Other factors hurting the business climate, according to the latest survey of 552 Europe-based companies operating in China, include difficulties attracting and retaining staff, market access barriers and "discretionary enforcement of regulations."
"The economic slowdown is a real game-changer for European companies in China," said Jörg Wuttke, president of the European Chamber at a news conference. "For multinationals, China is still important but not as important as it was a few years ago."
Despite Beijing's promise to enact far-reaching economic reforms, only 53% of the companies polled said they expected to see changes implemented in a meaningful way. "A new sober reality is developing," the report said. "An abiding sense of pessimism for future performance is setting in."

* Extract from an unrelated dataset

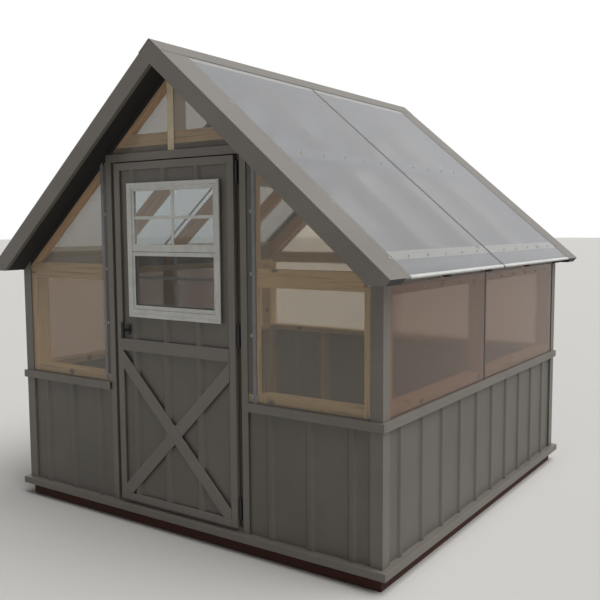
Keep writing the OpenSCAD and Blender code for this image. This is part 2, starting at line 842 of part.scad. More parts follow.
module hinge_door_leaves() {
    edge = door_x - pin_x;
    color(black) for (z = hinge_mids) on_pin(z - hinge_h / 2) difference() {
        union() {
            knuckles([1, 3]);
            translate([edge, 0, 0]) cube([leaf_t, 35, hinge_h]);
            for (i = [1, 3]) translate([edge, -2.5, i * knuckle + seat_gap / 2])
                cube([-edge, 5, knuckle - seat_gap]);
        }
        pin_hole();
    }
}

// Door leaf; its depths are measured outwards from the framing, like the walls'
module door_block(low_x, high_x, back, front, low_z, high_z) {
    translate([low_x, -half_d - front, low_z]) cube([high_x - low_x, front - back, high_z - low_z]);
}
module spindle_hole(r) {
    translate([latch_x, -half_d + far / 2, latch_z]) rotate([90, 0, 0]) cylinder(r = r, h = far);
}
module door_core() {
    x = door_x - sheet;
    in_x = win_off + win_w / 2 - fin + core_gap;
    rail_x = in_x - seat_gap;
    front = door_pan - sheet;
    low = door_z + sheet;
    high = door_top - sheet;
    mid = mid_rail_z + mid_rail_h / 2 + board_w / 2;
    under_window = win_z + fin - 2;
    color(timber) {
        difference() {
            door_block(-x, -in_x, core_back, front, low, high);
            spindle_hole(spindle_r + 2);
        }
        door_block(in_x, x, core_back, front, low, high);
        for (span = [[low, low + board_w], [mid - board_w, mid],
            [under_window - board_t, under_window], [high - board_w, high]])
            door_block(-rail_x, rail_x, core_back, front, span[0], span[1]);
    }
}
module door_skin() {
    end = door_x - 2 * sheet;
    low = door_z + 2 * sheet;
    body = win_w / 2 - fin;
    ribs = [for (i = [-1:1]) door_rib + i * rib_pitch];
    color(paint) difference() {
        translate([0, -half_d, low]) linear_extrude(door_top - 2 * sheet - low)
            polygon(folded(ribbed(-end, end, ribs, door_pan, door_rib_h), sheet));
        door_block(win_x - body - 1, win_x + body + 1, -50, 50, win_z + fin - 1, win_top - fin + 1);
        spindle_hole(spindle_r + 2);
    }
}
// Mitred frame of folded trims round the leaf
module leaf_mitre(pts) {
    intersection() {
        union() children();
        gable_prism(-half_d - 60, -half_d + 60, pts);
    }
}
module door_edge_trims() {
    hem = 8;
    lap = 20;
    e = 5;
    d = 60;
    g = seat_gap * 1.4;
    color(paint) {
        for (s = [0, 1]) mirror([s, 0, 0])
            leaf_mitre([[door_x + e, door_z - e], [door_x + e, door_top + e],
                [door_x - d, door_top - d], [door_x - d, door_z + d]])
                translate([0, -half_d, door_z]) linear_extrude(door_top - door_z) polygon(folded([
                    [inner_x, hem - door_face], [inner_x, -door_face], [door_x, -door_face],
                    [door_x, -door_back], [door_x - lap, -door_back]], sheet));
        leaf_mitre([[g - door_x - e, door_top + e], [g + d - door_x, door_top - d],
            [door_x - d - g, door_top - d], [door_x + e - g, door_top + e]])
            rail(0, -door_x, door_x, [[door_back, door_top - lap], [door_back, door_top],
                [door_face, door_top], [door_face, door_top - stile_face]]);
        leaf_mitre([[g - door_x - e, door_z - e], [g + d - door_x, door_z + d],
            [door_x - d - g, door_z + d], [door_x + e - g, door_z - e]])
            rail(0, -door_x, door_x, [[door_face, low_rail_top], [door_face, door_z],
                [door_back, door_z], [door_back, door_z + lap]]);
    }
}
module door_mid_rail() {
    color(paint) door_block(seat_gap - inner_x, inner_x - seat_gap,
        door_rib_out, door_rib_out + brace_t, mid_rail_z, mid_rail_z + mid_rail_h);
}
// One brace: from a foot corner of the panel up to the other stile, below the middle rail
module brace_bar(width) {
    rise = mid_rail_z - low_rail_top;
    top = mid_rail_z - brace_w / 2 * norm([2 * inner_x, rise]) / (2 * inner_x);
    run = [2 * inner_x, top - low_rail_top];
    over = 60;
    translate([-inner_x, low_rail_top]) rotate(atan2(run[1], run[0]))
        translate([-over, -width / 2]) square([norm(run) + 2 * over, width]);
}
module door_braces() {
    x = inner_x - seat_gap;
    module panel() {
        translate([-x, low_rail_top + seat_gap])
            square([2 * x, mid_rail_z - low_rail_top - 2 * seat_gap]);
    }
    color(paint) translate([0, -half_d - door_rib_out, 0]) rotate([90, 0, 0])
        linear_extrude(brace_t) {
            intersection() {
                mirror([1, 0]) brace_bar(brace_w);
                panel();
            }
            intersection() {
                difference() {
                    brace_bar(brace_w);
                    mirror([1, 0]) brace_bar(brace_w + 2 * seat_gap);
                }
                panel();
            }
        }
}

// Window
module window_frame() {
    body = win_w / 2 - fin;
    color(white) difference() {
        union() {
            door_block(win_x - win_w / 2, win_x + win_w / 2, door_rib_out, win_face_out,
                win_z, win_top);
            door_block(win_x - body, win_x + body, frame_back, door_rib_out,
                win_z + fin, win_top - fin);
        }
        door_block(win_x - open_x, win_x + open_x, -60, 60, open_z, open_top);
        door_block(win_x - track_x, win_x + track_x, upper_back - slide_gap, door_rib_out,
            open_z, track_top);
        door_block(win_x - track_x, win_x + track_x, lower_back - slide_gap,
            lower_front + slide_gap, open_z, track_top);
    }
}
// A sash with a cross of glazing bars in front of its pane
module sash(back, front, low, high, low_rail, high_rail) {
    in_x = sash_x - sash_face;
    pane = back + 5 + glass_t;
    mid = (low + low_rail + high - high_rail) / 2;
    color(white) {
        difference() {
            door_block(win_x - sash_x, win_x + sash_x, back, front, low, high);
            door_block(win_x - in_x, win_x + in_x, back - 1, front + 1,
                low + low_rail, high - high_rail);
        }
        door_block(win_x - bar_w / 2, win_x + bar_w / 2, pane, pane + 4, low + 1, high - 1);
        door_block(win_x - sash_x + 1, win_x + sash_x - 1, pane, pane + 4,
            mid - bar_w / 2, mid + bar_w / 2);
    }
}
module sash_pane(back, low, high) {
    in_x = sash_x - sash_face;
    color([0.7, 0.78, 0.8, 0.4]) door_block(win_x - in_x, win_x + in_x, back + 5,
        back + 5 + glass_t, low, high);
}
upper_top = track_top - 2;
lower_z = open_z + slide_gap;
lower_top = meet_z + meeting_h;
module upper_sash() sash(upper_back, upper_front, meet_z, upper_top, meeting_h, sash_face);
module upper_glass() sash_pane(upper_back, meet_z + meeting_h, upper_top - sash_face);
module lower_sash() {
    low_rail = sash_face + 8;
    sash(lower_back, lower_front, lower_z, lower_top, low_rail, meeting_h - 6);
    color(white) door_block(win_x - 60, win_x + 60, lower_back - 9, lower_back,
        lower_z + 8, lower_z + 14);
}
module lower_glass() sash_pane(lower_back, lower_z + sash_face + 8, lower_top - meeting_h + 6);

// Insect screen before the lower sash: a light frame, and a mesh drawn as a thin sheet
screen_x = track_x - slide_gap;
screen_z = open_z + seat_gap;
screen_top = meet_z - seat_gap;
mesh_t = 0.6;
module screen_panel(in, back, front) {
    door_block(win_x - screen_x + in, win_x + screen_x - in, back, front,
        screen_z + in, screen_top - in);
}
module screen_frame() {
    color(white) difference() {
        screen_panel(0, upper_front - screen_t, upper_front);
        screen_panel(screen_face, upper_front - screen_t - 1, upper_front + 1);
    }
}
module screen_mesh() {
    mid = upper_front - screen_t / 2;
    color("#3b3d3c") screen_panel(screen_face + seat_gap, mid - mesh_t / 2, mid + mesh_t / 2);
}

// Latch: a grip outside turns an arm behind the door stop
module on_spindle(out) {
    translate([latch_x, -half_d - out, latch_z]) rotate([90, 0, 0]) children();
}
module latch_rose() {
    color(black) on_spindle(door_pan) difference() {
        union() {
            hull() for (s = [-1, 1]) translate([0, s * 15, 0]) cylinder(r = 16, h = rose_t, $fn = 40);
            cylinder(r = 12, h = rose_t + 6);
        }
        translate([0, 0, -1]) cylinder(r = spindle_r + running, h = rose_t + 8);
    }
}
// Grip: turned, thin at the waist and swelling to round ends
module grip() {
    steps = 14;
    half = grip_len / 2;
    waist = 8;
    swell = 3;
    function radius(t) = (waist + swell * t * t) * sqrt(max(0, 1 - pow(t, 10)));
    rotate_extrude($fn = 36) polygon(concat([[0, -half]],
        [for (i = [1 - steps:steps - 1]) [radius(i / steps), i / steps * half]], [[0, half]]));
}
module latch_handle() {
    color(black) union() {
        on_spindle(arm_front - arm_t - 7)
            cylinder(r = spindle_r, h = grip_out - arm_front + arm_t + 7);
        on_spindle(grip_out) rotate([-90, 0, 0]) grip();
    }
}
module latch_cam() {
    color(black) {
        on_spindle(arm_front - arm_t) difference() {
            hull() {
                cylinder(r = 13, h = arm_t, $fn = 32);
                translate([-10, -arm_len, 0]) cube([20, 6, arm_t]);
            }
            translate([0, 0, -1]) cylinder(r = spindle_r + running, h = arm_t + 2);
        }
        on_spindle(arm_front - arm_t - 5) difference() {
            cylinder(r = 11, h = 5, $fn = 6);
            translate([0, 0, -1]) cylinder(r = spindle_r + running, h = 7);
        }
    }
}

base_timbers();
bottom_plates();
corner_posts();
wall_studs();
sill_plates();
top_plates();
gable_girts();
door_jambs();
door_liner();
door_stops();
door_header();
king_posts();
rafters();
purlins();
ridge_board();
eave_blocks();
fly_rafters();
siding_front();
siding_right();
siding_left();
siding_back();
base_trims();
belt_trims_ends();
belt_trim_right();
belt_trim_left();
corner_trims();
door_casings();
rake_trims_front();
rake_trims_back();
rake_soffits();
ridge_cap();
eave_channels();
roof_panels_right();
roof_panels_left();
roof_joiners();
glazing_front();
glazing_right();
glazing_left();
glazing_back();
wall_joiners();
gable_strip();
hinge_jamb_leaves();
hinge_pins();
panel_screws();
door_core();
door_skin();
door_edge_trims();
door_mid_rail();
door_braces();
hinge_door_leaves();
window_frame();
upper_sash();
upper_glass();
screen_frame();
screen_mesh();
latch_rose();
lower_sash();
lower_glass();
latch_handle();
latch_cam();
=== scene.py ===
"""A timber framed garden greenhouse: ribbed steel below the sills, twin-wall glazing above,
and a steel faced door with crossed braces and a single-hung window.

Sizes are in metres and the front, with the door, faces -Y. A wall's own depths are measured
outwards from its framing.
"""

from __future__ import annotations

import json
import logging
import math
from dataclasses import dataclass, field
from enum import Enum

import bmesh
import bpy
import numpy as np
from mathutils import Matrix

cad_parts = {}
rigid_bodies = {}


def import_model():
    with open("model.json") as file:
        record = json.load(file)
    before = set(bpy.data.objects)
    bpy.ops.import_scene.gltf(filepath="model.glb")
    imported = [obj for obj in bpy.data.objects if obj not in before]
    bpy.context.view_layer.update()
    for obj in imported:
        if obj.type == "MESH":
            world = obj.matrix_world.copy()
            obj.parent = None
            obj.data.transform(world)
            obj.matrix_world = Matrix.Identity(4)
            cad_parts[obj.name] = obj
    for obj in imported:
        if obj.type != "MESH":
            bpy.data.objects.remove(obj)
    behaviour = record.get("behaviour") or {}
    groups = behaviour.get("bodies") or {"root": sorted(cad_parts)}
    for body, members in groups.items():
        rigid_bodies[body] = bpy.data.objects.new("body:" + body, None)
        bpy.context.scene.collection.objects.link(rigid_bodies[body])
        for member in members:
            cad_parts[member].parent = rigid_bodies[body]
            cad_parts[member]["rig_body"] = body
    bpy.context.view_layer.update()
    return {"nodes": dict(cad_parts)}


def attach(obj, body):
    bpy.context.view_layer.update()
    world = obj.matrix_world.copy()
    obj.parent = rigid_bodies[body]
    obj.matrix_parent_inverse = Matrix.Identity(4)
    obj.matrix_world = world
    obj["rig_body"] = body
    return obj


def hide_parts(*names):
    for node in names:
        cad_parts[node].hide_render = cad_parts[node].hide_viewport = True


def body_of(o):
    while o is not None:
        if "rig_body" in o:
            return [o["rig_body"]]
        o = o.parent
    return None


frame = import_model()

log = logging.getLogger("greenhouse")
Array = np.ndarray
Profile = tuple[tuple[float, float], ...]
MM = 0.001
SHARP = math.radians(34)  # edges that turn further than this stay sharp
FLAT = math.radians(0.6)  # faces that turn less than this are one flat region


# Mesh making


class Cap(Enum):
    """How the ends of a lofted form are closed."""

    STRIP = "quads between the two skins of a sheet"
    FACE = "one face"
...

Some European companies appear to be voting with their feet, or at least thinking of doing so. While the world's second-largest economy remains a hugely important market, many said they were scaling back investment plans. Only one in five ranked China as their top destination for new investments, down from a third in last year's survey.
The proportion planning to expand their activities in China over the near term dropped to 57% from 86% a year ago. Companies that have operated in China longer were generally more pessimistic than newcomers.
China's Ministry of Commerce didn't respond to a request for comment.
Few of the problems faced by European companies in China are new, the chamber acknowledged. But the impediments are getting more pronounced and entrenched, it added. "Business in China is already tough, and it is getting tougher," the report said. "European companies are left wondering if the good times in China have already ended."
Better rule of law would be the best way to improve China's future economic performance, surveyed companies said. Laws themselves are generally adequate, many said, but the big shortfall is with enforcement. "European companies are 'looking over the fence' to see what opportunities exist in China's neighbors," the report said.
The results of the poll mirror an American Chamber of Commerce survey published earlier this year, although the decline in confidence was less dramatic among U.S. businesses.
Of American firms polled, 73% said they planned to increase their investment in China over the next year, although that was a big drop from the 84% seen in the previous survey.
U.S. firms as a group are doing slightly better in China. Seventy percent told AmCham they were profitable, compared with 63% of firms in the European survey.
Still, the picture varies between industries. European auto makers were optimistic about their prospects in China, the world's largest car market, where German brands are considered a mark of quality.
But European law firms, which are subject to heavy operating restrictions, were among the most downbeat. Ninety percent said they face discrimination compared with Chinese competitors.
The European Chamber of Commerce has often been more forthright in its criticism of Chinese policy than its American counterpart. Unlike the U.S., Europe doesn't a have a large constituency of politicians critical of China, said Mr. Wuttke, the chamber president. That means business has to fight to get its concerns heard.